Entries with parts and joints:

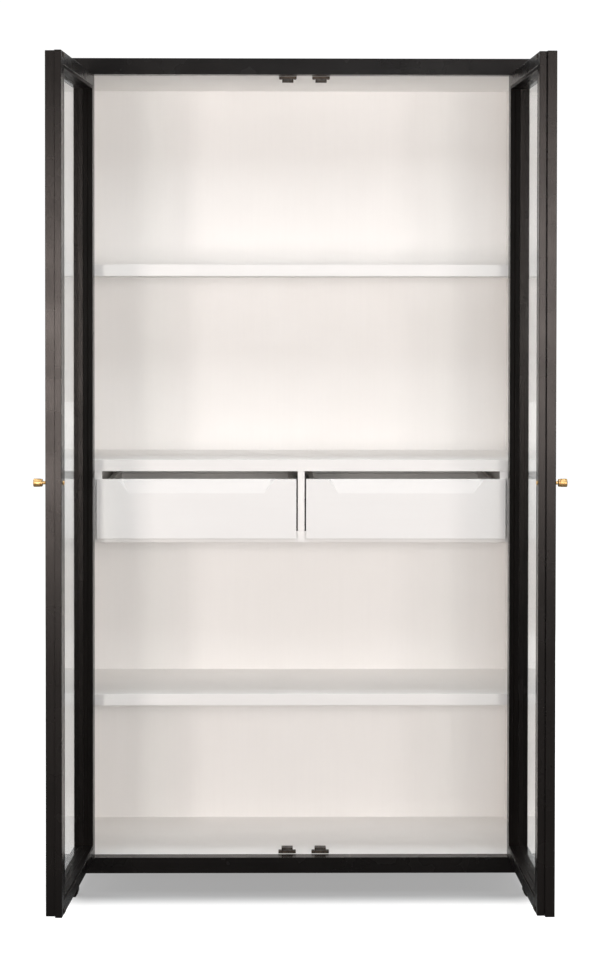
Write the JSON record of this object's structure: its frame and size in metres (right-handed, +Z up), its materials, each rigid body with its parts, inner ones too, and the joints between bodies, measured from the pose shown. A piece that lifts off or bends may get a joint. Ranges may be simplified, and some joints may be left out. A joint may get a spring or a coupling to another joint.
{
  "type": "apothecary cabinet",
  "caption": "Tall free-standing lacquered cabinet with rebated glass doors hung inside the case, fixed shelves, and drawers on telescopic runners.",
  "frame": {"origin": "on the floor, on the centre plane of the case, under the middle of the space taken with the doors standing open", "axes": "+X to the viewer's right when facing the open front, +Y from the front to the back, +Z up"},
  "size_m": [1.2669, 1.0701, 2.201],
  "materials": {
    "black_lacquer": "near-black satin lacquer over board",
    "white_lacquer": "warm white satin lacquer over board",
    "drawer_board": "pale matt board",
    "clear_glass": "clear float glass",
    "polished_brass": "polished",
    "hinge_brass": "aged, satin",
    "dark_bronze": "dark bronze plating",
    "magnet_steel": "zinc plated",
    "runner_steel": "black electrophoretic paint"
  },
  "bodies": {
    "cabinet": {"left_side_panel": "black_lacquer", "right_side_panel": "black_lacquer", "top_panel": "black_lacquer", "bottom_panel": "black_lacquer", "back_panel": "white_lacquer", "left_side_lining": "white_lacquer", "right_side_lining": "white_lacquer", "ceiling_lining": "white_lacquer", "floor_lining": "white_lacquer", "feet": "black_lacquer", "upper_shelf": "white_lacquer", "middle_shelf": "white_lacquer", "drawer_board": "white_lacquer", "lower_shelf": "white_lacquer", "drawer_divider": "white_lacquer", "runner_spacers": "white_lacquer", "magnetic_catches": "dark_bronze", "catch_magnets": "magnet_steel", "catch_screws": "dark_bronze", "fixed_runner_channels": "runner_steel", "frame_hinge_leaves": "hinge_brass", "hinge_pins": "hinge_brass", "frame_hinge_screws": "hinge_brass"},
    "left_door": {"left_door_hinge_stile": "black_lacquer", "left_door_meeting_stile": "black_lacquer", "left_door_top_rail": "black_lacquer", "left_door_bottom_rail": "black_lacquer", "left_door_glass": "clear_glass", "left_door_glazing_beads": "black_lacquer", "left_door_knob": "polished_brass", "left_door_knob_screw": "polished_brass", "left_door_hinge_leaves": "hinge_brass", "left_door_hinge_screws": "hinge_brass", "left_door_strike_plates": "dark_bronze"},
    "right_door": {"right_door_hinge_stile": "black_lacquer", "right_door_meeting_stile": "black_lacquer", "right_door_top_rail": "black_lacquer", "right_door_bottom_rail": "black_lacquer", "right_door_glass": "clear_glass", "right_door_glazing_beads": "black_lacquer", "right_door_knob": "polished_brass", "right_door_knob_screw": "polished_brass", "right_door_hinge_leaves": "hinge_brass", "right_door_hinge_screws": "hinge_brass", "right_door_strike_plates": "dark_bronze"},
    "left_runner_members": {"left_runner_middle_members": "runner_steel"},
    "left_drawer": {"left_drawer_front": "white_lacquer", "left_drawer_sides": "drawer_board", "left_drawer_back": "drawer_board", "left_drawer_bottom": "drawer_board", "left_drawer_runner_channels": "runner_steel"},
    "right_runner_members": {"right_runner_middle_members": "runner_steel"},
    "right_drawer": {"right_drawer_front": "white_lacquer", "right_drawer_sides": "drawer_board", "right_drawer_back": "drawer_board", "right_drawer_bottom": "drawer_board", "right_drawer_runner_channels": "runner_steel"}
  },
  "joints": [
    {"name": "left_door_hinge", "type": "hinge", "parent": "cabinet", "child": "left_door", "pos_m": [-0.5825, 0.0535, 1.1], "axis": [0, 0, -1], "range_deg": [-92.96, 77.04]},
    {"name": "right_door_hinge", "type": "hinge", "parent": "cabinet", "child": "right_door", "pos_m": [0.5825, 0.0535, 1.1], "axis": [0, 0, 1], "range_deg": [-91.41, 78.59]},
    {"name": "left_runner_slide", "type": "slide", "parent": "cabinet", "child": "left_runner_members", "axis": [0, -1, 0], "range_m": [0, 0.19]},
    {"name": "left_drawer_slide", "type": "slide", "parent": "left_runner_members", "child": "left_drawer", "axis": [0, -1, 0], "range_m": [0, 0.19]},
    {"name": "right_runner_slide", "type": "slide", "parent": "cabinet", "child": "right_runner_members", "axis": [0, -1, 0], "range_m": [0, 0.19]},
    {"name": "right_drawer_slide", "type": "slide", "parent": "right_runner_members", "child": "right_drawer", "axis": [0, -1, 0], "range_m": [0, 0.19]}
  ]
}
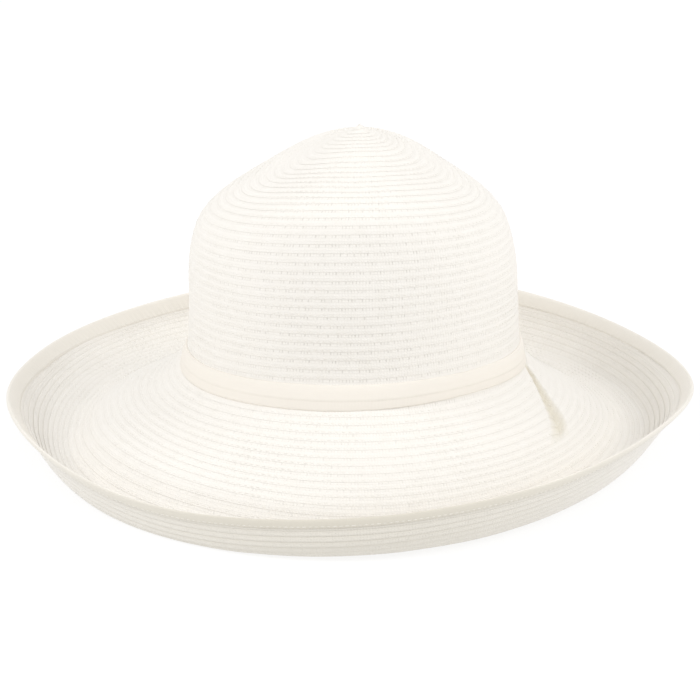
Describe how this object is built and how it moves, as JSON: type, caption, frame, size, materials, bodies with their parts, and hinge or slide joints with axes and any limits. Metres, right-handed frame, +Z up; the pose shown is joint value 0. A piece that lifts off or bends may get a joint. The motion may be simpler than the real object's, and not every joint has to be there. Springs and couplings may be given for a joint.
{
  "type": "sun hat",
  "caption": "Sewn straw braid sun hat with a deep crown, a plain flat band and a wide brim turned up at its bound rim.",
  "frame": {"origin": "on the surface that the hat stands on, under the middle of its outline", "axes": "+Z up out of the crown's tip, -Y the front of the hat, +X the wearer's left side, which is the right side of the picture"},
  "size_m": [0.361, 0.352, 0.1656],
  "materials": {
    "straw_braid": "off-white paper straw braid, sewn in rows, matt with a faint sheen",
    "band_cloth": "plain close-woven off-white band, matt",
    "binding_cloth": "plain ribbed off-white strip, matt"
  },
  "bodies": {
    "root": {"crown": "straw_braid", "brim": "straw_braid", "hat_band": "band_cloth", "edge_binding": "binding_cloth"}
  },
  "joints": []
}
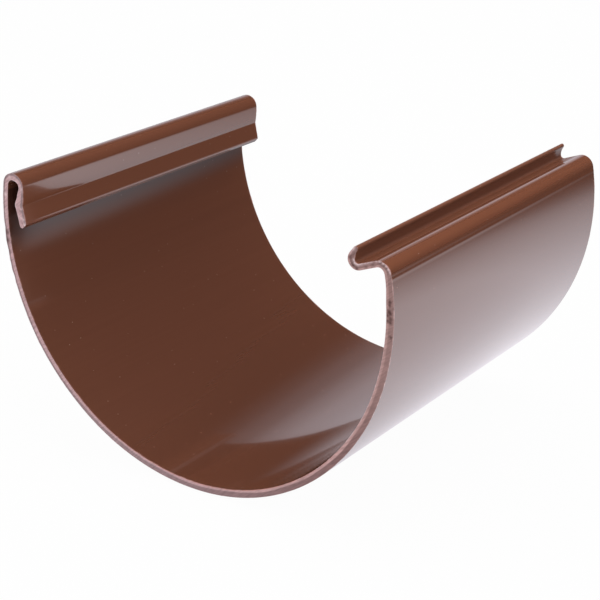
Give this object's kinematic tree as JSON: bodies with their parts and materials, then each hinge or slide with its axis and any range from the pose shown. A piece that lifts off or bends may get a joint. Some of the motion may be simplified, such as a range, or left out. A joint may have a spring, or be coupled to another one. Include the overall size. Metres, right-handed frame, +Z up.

* [OBJECTIVE]: Repeat the lines above exactly.

* [RESULT FOR THIS TASK]:
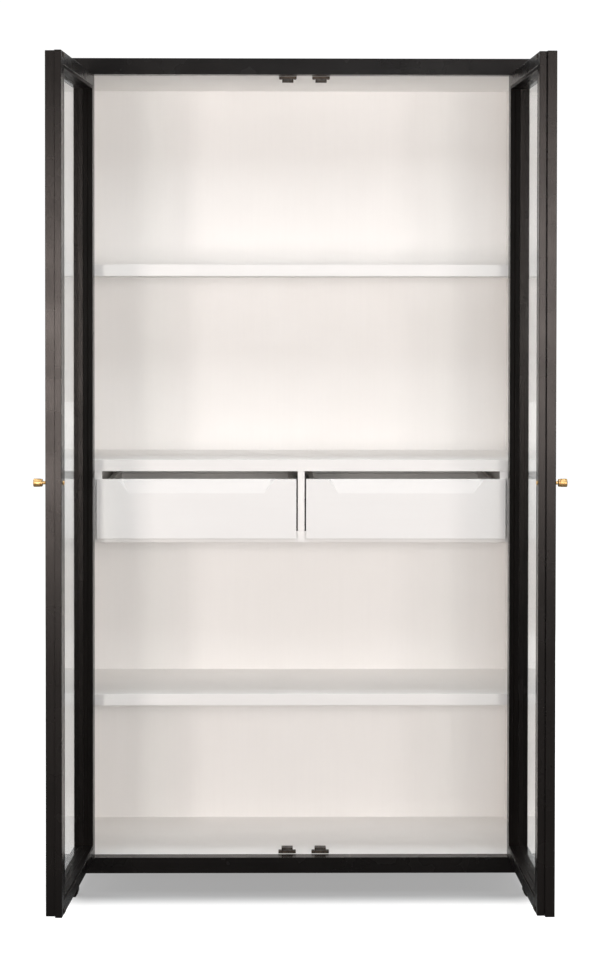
Write the JSON record of this object's structure: its frame and size in metres (right-handed, +Z up), its materials, each rigid body with its parts, inner ones too, and the joints between bodies, measured from the pose shown. A piece that lifts off or bends may get a joint. Ranges may be simplified, and some joints may be left out. A joint may get a spring or a coupling to another joint.
{
  "type": "apothecary cabinet",
  "caption": "Tall free-standing lacquered cabinet with rebated glass doors hung inside the case, fixed shelves, and drawers on telescopic runners.",
  "frame": {"origin": "on the floor, on the centre plane of the case, under the middle of the space taken with the doors standing open", "axes": "+X to the viewer's right when facing the open front, +Y from the front to the back, +Z up"},
  "size_m": [1.2669, 1.0701, 2.201],
  "materials": {
    "black_lacquer": "near-black satin lacquer over board",
    "white_lacquer": "warm white satin lacquer over board",
    "drawer_board": "pale matt board",
    "clear_glass": "clear float glass",
    "polished_brass": "polished",
    "hinge_brass": "aged, satin",
    "dark_bronze": "dark bronze plating",
    "magnet_steel": "zinc plated",
    "runner_steel": "black electrophoretic paint"
  },
  "bodies": {
    "cabinet": {"left_side_panel": "black_lacquer", "right_side_panel": "black_lacquer", "top_panel": "black_lacquer", "bottom_panel": "black_lacquer", "back_panel": "white_lacquer", "left_side_lining": "white_lacquer", "right_side_lining": "white_lacquer", "ceiling_lining": "white_lacquer", "floor_lining": "white_lacquer", "feet": "black_lacquer", "upper_shelf": "white_lacquer", "middle_shelf": "white_lacquer", "drawer_board": "white_lacquer", "lower_shelf": "white_lacquer", "drawer_divider": "white_lacquer", "runner_spacers": "white_lacquer", "magnetic_catches": "dark_bronze", "catch_magnets": "magnet_steel", "catch_screws": "dark_bronze", "fixed_runner_channels": "runner_steel", "frame_hinge_leaves": "hinge_brass", "hinge_pins": "hinge_brass", "frame_hinge_screws": "hinge_brass"},
    "left_door": {"left_door_hinge_stile": "black_lacquer", "left_door_meeting_stile": "black_lacquer", "left_door_top_rail": "black_lacquer", "left_door_bottom_rail": "black_lacquer", "left_door_glass": "clear_glass", "left_door_glazing_beads": "black_lacquer", "left_door_knob": "polished_brass", "left_door_knob_screw": "polished_brass", "left_door_hinge_leaves": "hinge_brass", "left_door_hinge_screws": "hinge_brass", "left_door_strike_plates": "dark_bronze"},
    "right_door": {"right_door_hinge_stile": "black_lacquer", "right_door_meeting_stile": "black_lacquer", "right_door_top_rail": "black_lacquer", "right_door_bottom_rail": "black_lacquer", "right_door_glass": "clear_glass", "right_door_glazing_beads": "black_lacquer", "right_door_knob": "polished_brass", "right_door_knob_screw": "polished_brass", "right_door_hinge_leaves": "hinge_brass", "right_door_hinge_screws": "hinge_brass", "right_door_strike_plates": "dark_bronze"},
    "left_runner_members": {"left_runner_middle_members": "runner_steel"},
    "left_drawer": {"left_drawer_front": "white_lacquer", "left_drawer_sides": "drawer_board", "left_drawer_back": "drawer_board", "left_drawer_bottom": "drawer_board", "left_drawer_runner_channels": "runner_steel"},
    "right_runner_members": {"right_runner_middle_members": "runner_steel"},
    "right_drawer": {"right_drawer_front": "white_lacquer", "right_drawer_sides": "drawer_board", "right_drawer_back": "drawer_board", "right_drawer_bottom": "drawer_board", "right_drawer_runner_channels": "runner_steel"}
  },
  "joints": [
    {"name": "left_door_hinge", "type": "hinge", "parent": "cabinet", "child": "left_door", "pos_m": [-0.5825, 0.0535, 1.1], "axis": [0, 0, -1], "range_deg": [-92.96, 77.04]},
    {"name": "right_door_hinge", "type": "hinge", "parent": "cabinet", "child": "right_door", "pos_m": [0.5825, 0.0535, 1.1], "axis": [0, 0, 1], "range_deg": [-91.41, 78.59]},
    {"name": "left_runner_slide", "type": "slide", "parent": "cabinet", "child": "left_runner_members", "axis": [0, -1, 0], "range_m": [0, 0.19]},
    {"name": "left_drawer_slide", "type": "slide", "parent": "left_runner_members", "child": "left_drawer", "axis": [0, -1, 0], "range_m": [0, 0.19]},
    {"name": "right_runner_slide", "type": "slide", "parent": "cabinet", "child": "right_runner_members", "axis": [0, -1, 0], "range_m": [0, 0.19]},
    {"name": "right_drawer_slide", "type": "slide", "parent": "right_runner_members", "child": "right_drawer", "axis": [0, -1, 0], "range_m": [0, 0.19]}
  ]
}
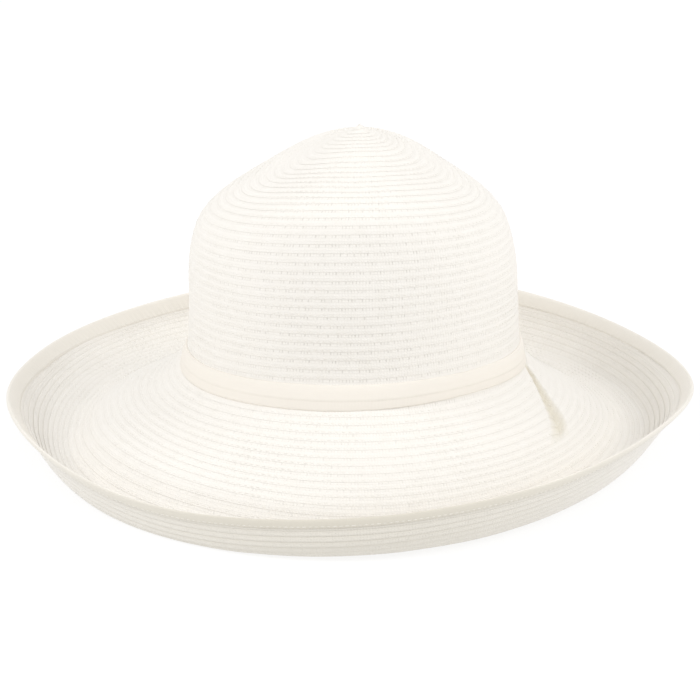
Describe how this object is built and how it moves, as JSON: type, caption, frame, size, materials, bodies with their parts, and hinge or slide joints with axes and any limits. Metres, right-handed frame, +Z up; the pose shown is joint value 0. A piece that lifts off or bends may get a joint. The motion may be simpler than the real object's, and not every joint has to be there. Springs and couplings may be given for a joint.
{
  "type": "sun hat",
  "caption": "Sewn straw braid sun hat with a deep crown, a plain flat band and a wide brim turned up at its bound rim.",
  "frame": {"origin": "on the surface that the hat stands on, under the middle of its outline", "axes": "+Z up out of the crown's tip, -Y the front of the hat, +X the wearer's left side, which is the right side of the picture"},
  "size_m": [0.361, 0.352, 0.1656],
  "materials": {
    "straw_braid": "off-white paper straw braid, sewn in rows, matt with a faint sheen",
    "band_cloth": "plain close-woven off-white band, matt",
    "binding_cloth": "plain ribbed off-white strip, matt"
  },
  "bodies": {
    "root": {"crown": "straw_braid", "brim": "straw_braid", "hat_band": "band_cloth", "edge_binding": "binding_cloth"}
  },
  "joints": []
}
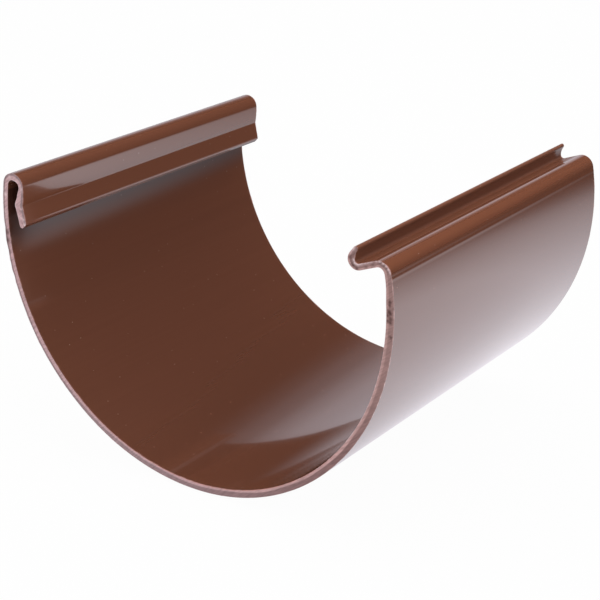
Give this object's kinematic tree as JSON: bodies with their parts and materials, then each hinge or slide with its axis and any range from the pose shown. A piece that lifts off or bends may get a joint. Some of the motion may be simplified, such as a range, or left out. A joint may have a spring, or be coupled to another one. Include the overall size. Metres, right-handed frame, +Z up.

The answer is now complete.